Obedience to the command is no small matter. For when Abraham heard the command of God “he hastened without hesitation to carry it out. This is an extraordinary example of a description of perfect obedience.” Unlike Adam, Luther notes, Abraham does not ask why. Adam’s Anfechtung, whatever else it may have involved, did not involve contradiction. Then how did Abraham manage to meet it? He met it only “through the power of the command of God.” Although, from a human perspective, Abraham “did not have a heart of iron but was of a very tender nature…emotions undoubtedly were accompanied by inexpressible groans, sighs, sobs, and fatherly tears”, his obedience “extended to his innermost being”, there being no room in him for doubt, let alone defiance. The resilience of his obedience, insists Luther, was attributable to the fact that the command “rules and lives in him.”

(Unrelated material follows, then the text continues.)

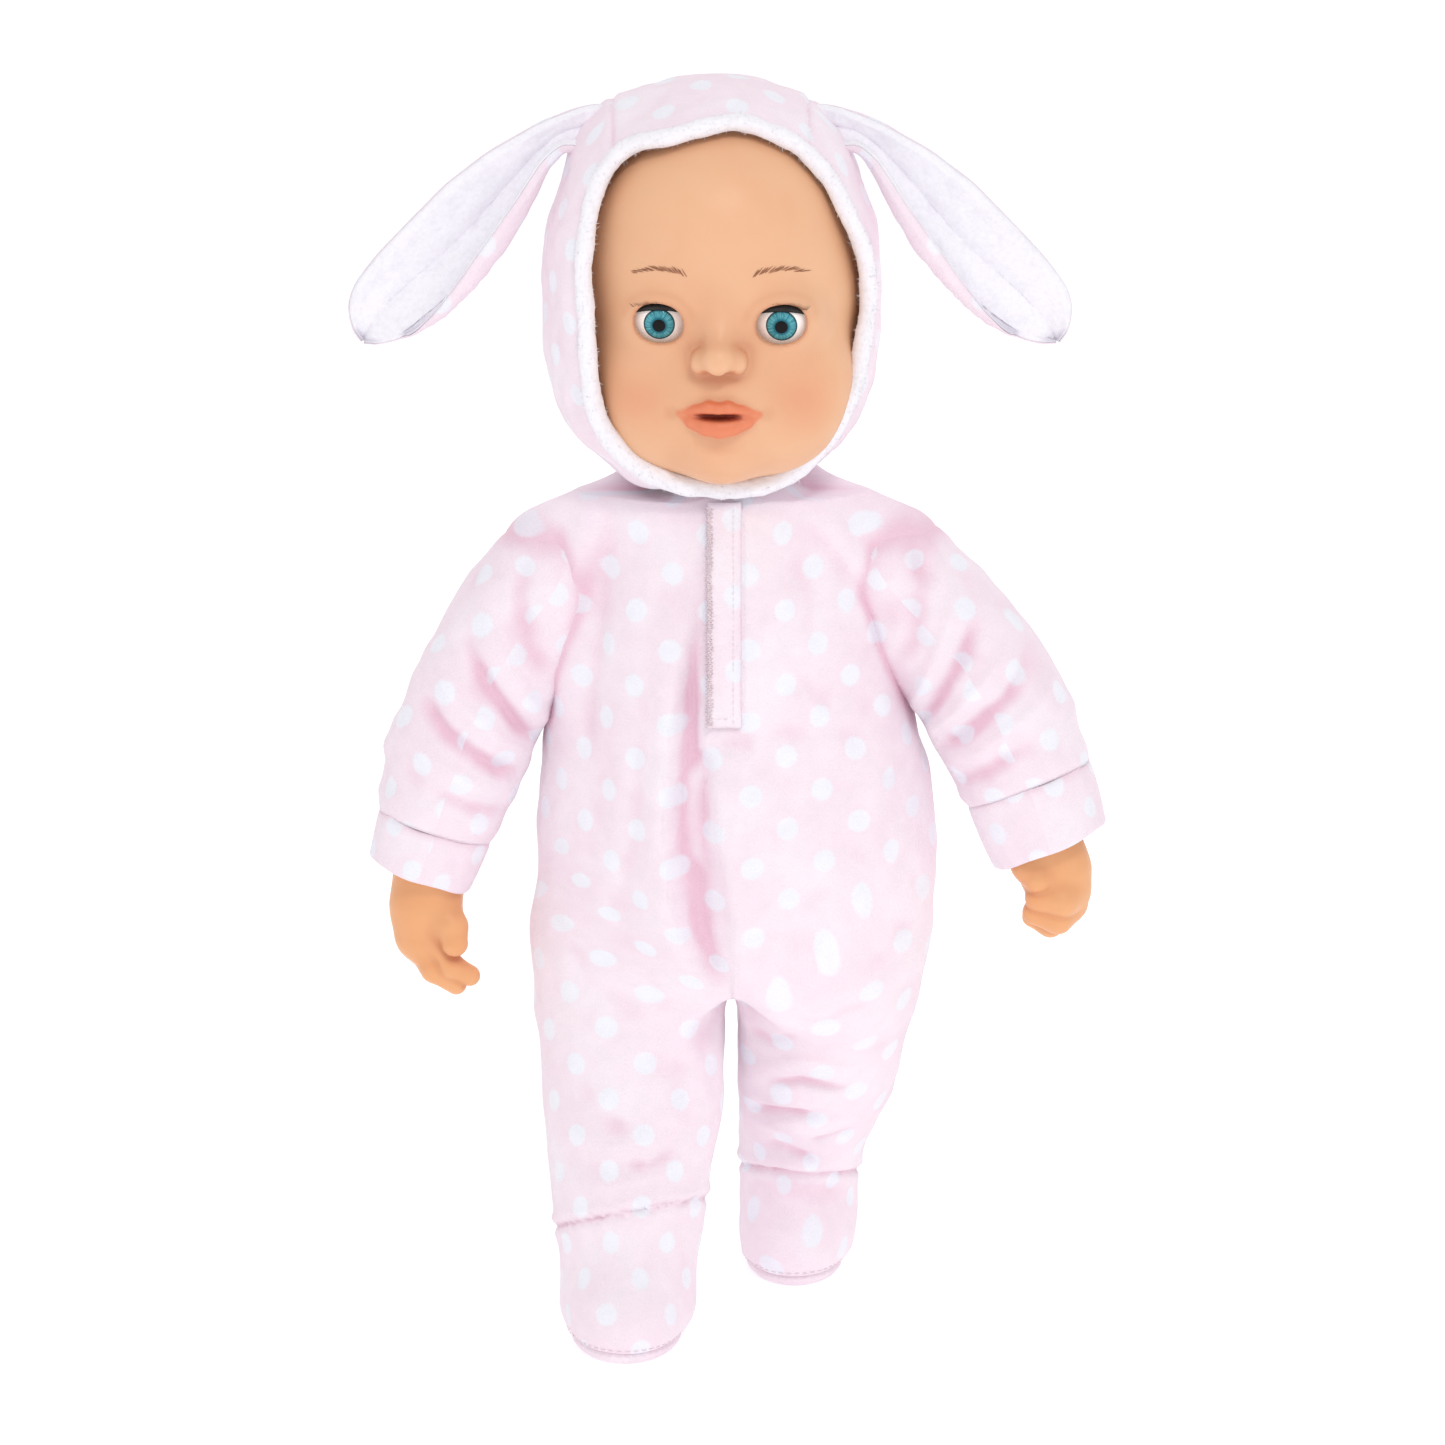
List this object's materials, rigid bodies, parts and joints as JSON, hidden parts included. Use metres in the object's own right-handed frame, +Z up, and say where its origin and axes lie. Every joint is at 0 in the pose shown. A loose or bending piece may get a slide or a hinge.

Immediately the reader recalls the New Testament insistence that Jesus Christ (i.e., the gospel) alone rules and lives in believers. Once more, then, Luther is relating obedience (to the command) to gospel- (promise-) quickened faith. In this context it should be noted that Luther maintains faith to arise as we open our ears and shut our eyes. Ears (metaphorically) receive the Word of God; eyes behold what is everywhere a contradiction of the Word of God. Abraham “hears” the (promise-grounded) command, and “sees”, as it were, Isaac slain — and then proceeds to slay Isaac, trusting God to fulfil the promise.

Reason, Luther rightly sees here, is helpless before the conundrum: “If Isaac must be killed, the promise is void; but if the promise is sure, it is impossible that this is a command of God.” Reason aside, Abraham cannot doubt that God has announced both promise and command.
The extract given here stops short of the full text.